Mon amour, ne pleure pas, ta mère ne pleure pas non plus. Je meurs avec la conscience tranquille et avec toute la conviction que demain tu auras une vie et un avenir plus heureux que ta mère. Tu n’auras plus à souffrir. Sois fière de ta mère, mon petit amour. J’ai toujours ton image devant moi.
Je vais croire que tu verras ton père, j’ai l’espérance que lui aura un autre sort. Dis-lui que j’ai toujours pensé à lui comme à toi. Je vous aime de tout mon cœur.
Tous les deux vous m’êtes chers. Ma chère enfant, ton père est, pour toi, une mère aussi. Il t’aime beaucoup.
Tu ne sentiras pas le manque de ta mère. Mon cher enfant, je finis ma lettre avec l’espérance que tu seras heureuse pour toute ta vie, avec ton père, avec tout le monde.

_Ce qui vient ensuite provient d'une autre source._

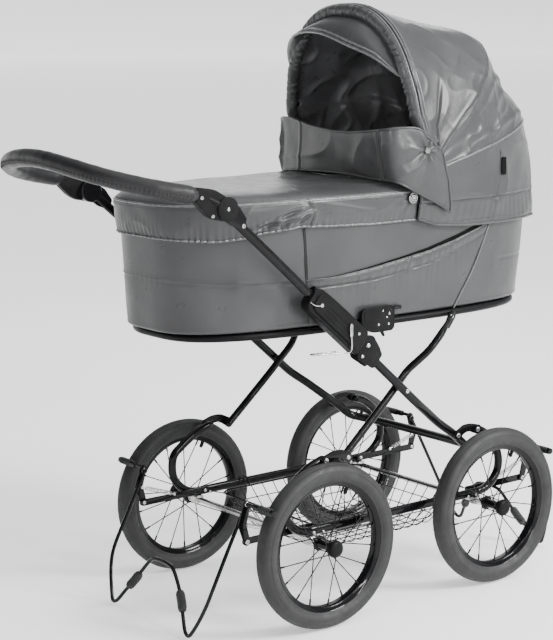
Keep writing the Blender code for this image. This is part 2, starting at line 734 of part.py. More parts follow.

Je vous embrasse de tout mon cœur, beaucoup, beaucoup.
Adieu mon amour.
Ta mère. »
Marcel Rajman - Né en Pologne en 1923, à Varsovie, Marcel Rayman ou Rajman a émigré en France, à Paris, avec ses parents et frère, âgé de 2 ans, en 1930. Il exerce le métier de tricoteur, à la suite de son père, qui possédait un atelier. Il milite à la Jeunesse communiste clandestine. D'abord rattaché à l'Union de la Jeunesse Juive, section juive de la MOI, et à son journal clandestin "Jeune combat", en 1942, il s'engage dans le 2e détachement juif des FTP-MOI. Il est nommé moniteur pour entraîner les nouveaux combattants. A l'été de 1943, il devient responsable militaire de l'équipe spéciale en charge des exécutions les plus spectaculaires. Parmi les actions auxquelles il participe, l'exécution du patron du STO, Julius Ritter. Arrêté le 16 novembre 1943, il est exécuté le 21 février 44.
Irma Mico, originaire de Roumanie, qui poursuit en France des études de pianiste, autour d'activités de Solidarité: cantine populaire de la rue de Saintonge à Paris, foyer ouvrier de la rue du Faubourg du Temple. Le groupe communiste roumain d'Irma Mico confectionne des tracts en s'inspirant de "L'Humanité" clandestine. Avec Irma Schwager, 22 ans, jeune résistante communiste juive de la MOI engagée dans "le travail allemand", une unité clandestine dont le but est de saper le moral des troupes allemandes à Paris. Voir documentaire: Irma & Irma, femmes de lumière en temps obscurs - Hannes Gellner
Ce même 15 mai 1941, quand des milliers de juifs sont envoyés en camps de concentration, la presse de la collaboration, Paris-Soir, avec ses journalistes traîtres ayant pignon sur rue, commente le départ de la gare d'Austerlitz de ces "Israélites": "Cinq mille Juifs sont partis, cinq mille Juifs étrangers ont couché leur première nuit dans un camp de concentration. Cinq mille parasites de moins dans le grand Paris qui en avait contracté une maladie mortelle. La première ponction est faite, d'autres suivront".
Dès la fin 1940 et le début 1941, Gabriel Péri et Georges Politzer rédigent à l'inverse des textes polémiques brillants qui portent le fer contre l'antisémitisme, les idées nazies et de collaboration.
En mars 1941, la direction du PCF considère que l'objectif de libération nationale est prioritaire même par rapport à la révolution sociale et au combat de classe, comme aux divergences idéologiques.
"Le premier objectif de notre peuple, c'est la libération nationale... Les communistes s'adressent à TOUS les Français qui placent avant toute autre préoccupation la libération nationale de notre peuple, et qui sont décidés à lutter effectivement pour ce but. Nous appelons à l'union et l'action les travailleurs socialistes et radicaux qui ont lutté avec nous dans le passé pour faire triompher le Front populaire, trahi par leurs chefs. Nous appelons à l'union et à l'action les travailleurs catholiques, éloignés de l'esprit rétrograde et de soumission au Capital des princes et de l'Eglise. Nous appelons à l'union et à l'action les travailleurs égarés jusqu'alors derrière les partis de réaction et les groupements dits "nationaux", traîtres à la nation" (Maurice Thorez, Mars 1941, cité par Roger Martelli dans Communisme français: histoire sincère du PCF, 1920-1984)
Mais en réalité les deux combats vont se mener de front. En mai 1941, des dizaines de milliers de mineurs se mettent en grève dans le Nord et le Pas-de-Calais, mouvement prépaté par des militants clandestins qui débouche sur un puissant combat de portée nationale.